Starting at the first line of the data below, write out each line exactly until you reach the line containing "origin=(-195.4, 163.9, LZ))", and include that line too.

** START OF Data lines **

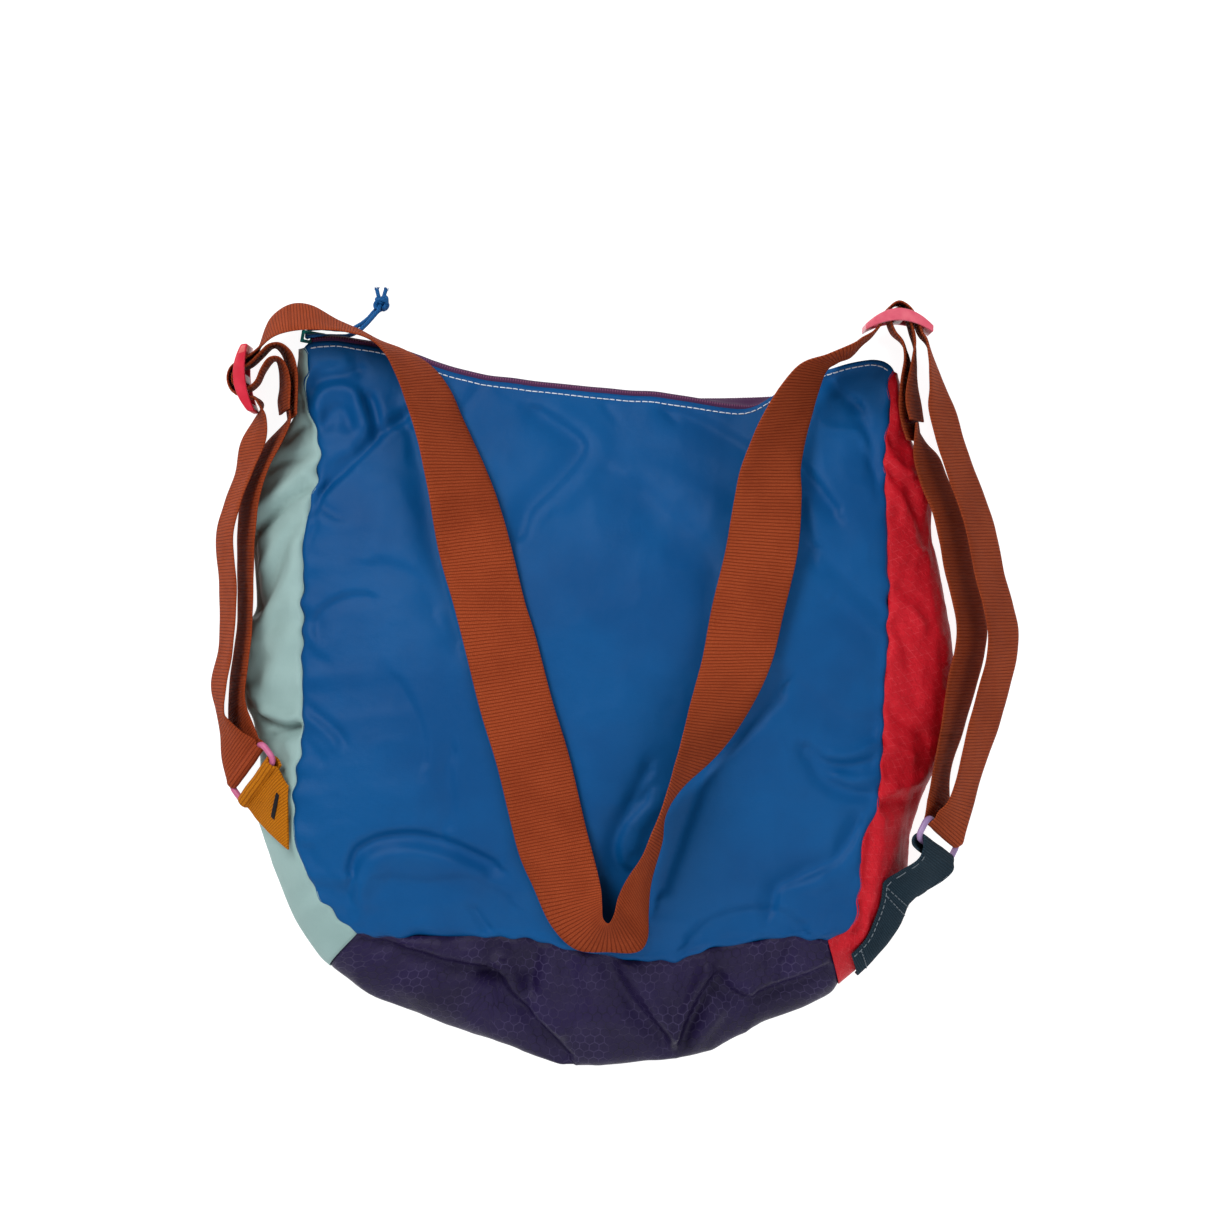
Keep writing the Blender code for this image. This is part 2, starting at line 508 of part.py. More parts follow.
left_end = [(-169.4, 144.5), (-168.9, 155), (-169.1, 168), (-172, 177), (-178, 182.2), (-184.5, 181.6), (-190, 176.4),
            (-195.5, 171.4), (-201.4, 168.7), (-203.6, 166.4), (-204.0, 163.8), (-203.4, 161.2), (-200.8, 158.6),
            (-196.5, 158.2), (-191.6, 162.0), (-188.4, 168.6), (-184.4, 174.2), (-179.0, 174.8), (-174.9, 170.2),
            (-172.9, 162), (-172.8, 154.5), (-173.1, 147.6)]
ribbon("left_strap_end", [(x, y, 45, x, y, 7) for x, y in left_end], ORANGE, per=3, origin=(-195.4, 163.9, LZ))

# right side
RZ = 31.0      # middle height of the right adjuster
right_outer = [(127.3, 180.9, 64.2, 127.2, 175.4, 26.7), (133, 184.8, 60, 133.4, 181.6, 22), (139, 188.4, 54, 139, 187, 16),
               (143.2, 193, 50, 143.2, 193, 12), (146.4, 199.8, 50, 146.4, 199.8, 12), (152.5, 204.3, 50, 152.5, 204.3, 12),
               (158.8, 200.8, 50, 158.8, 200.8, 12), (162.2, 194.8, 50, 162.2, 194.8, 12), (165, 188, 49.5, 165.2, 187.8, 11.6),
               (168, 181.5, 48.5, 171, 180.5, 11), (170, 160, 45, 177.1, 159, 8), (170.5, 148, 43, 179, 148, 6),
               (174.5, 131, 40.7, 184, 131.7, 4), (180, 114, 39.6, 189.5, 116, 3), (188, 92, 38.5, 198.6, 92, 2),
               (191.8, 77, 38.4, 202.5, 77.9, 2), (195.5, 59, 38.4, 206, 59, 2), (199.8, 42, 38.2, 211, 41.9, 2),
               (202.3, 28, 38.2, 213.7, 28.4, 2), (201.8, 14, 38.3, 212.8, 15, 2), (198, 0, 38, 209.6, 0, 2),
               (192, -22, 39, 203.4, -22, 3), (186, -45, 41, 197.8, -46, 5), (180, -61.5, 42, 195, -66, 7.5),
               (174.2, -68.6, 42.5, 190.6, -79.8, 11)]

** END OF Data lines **

**Answer**
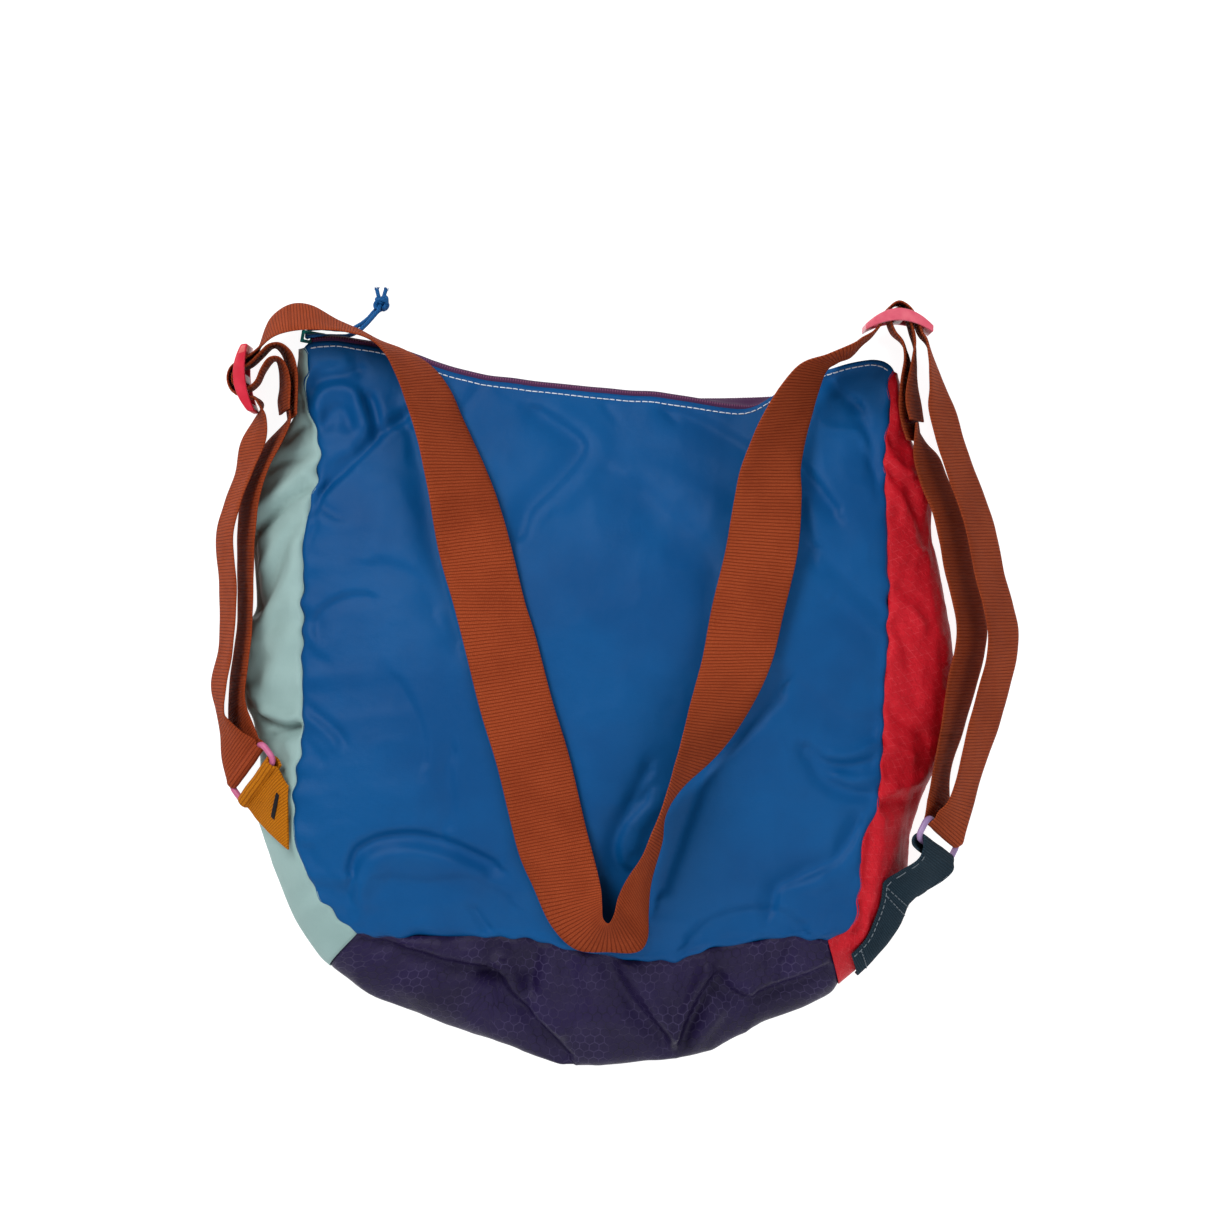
Keep writing the Blender code for this image. This is part 2, starting at line 508 of part.py. More parts follow.
left_end = [(-169.4, 144.5), (-168.9, 155), (-169.1, 168), (-172, 177), (-178, 182.2), (-184.5, 181.6), (-190, 176.4),
            (-195.5, 171.4), (-201.4, 168.7), (-203.6, 166.4), (-204.0, 163.8), (-203.4, 161.2), (-200.8, 158.6),
            (-196.5, 158.2), (-191.6, 162.0), (-188.4, 168.6), (-184.4, 174.2), (-179.0, 174.8), (-174.9, 170.2),
            (-172.9, 162), (-172.8, 154.5), (-173.1, 147.6)]
ribbon("left_strap_end", [(x, y, 45, x, y, 7) for x, y in left_end], ORANGE, per=3, origin=(-195.4, 163.9, LZ))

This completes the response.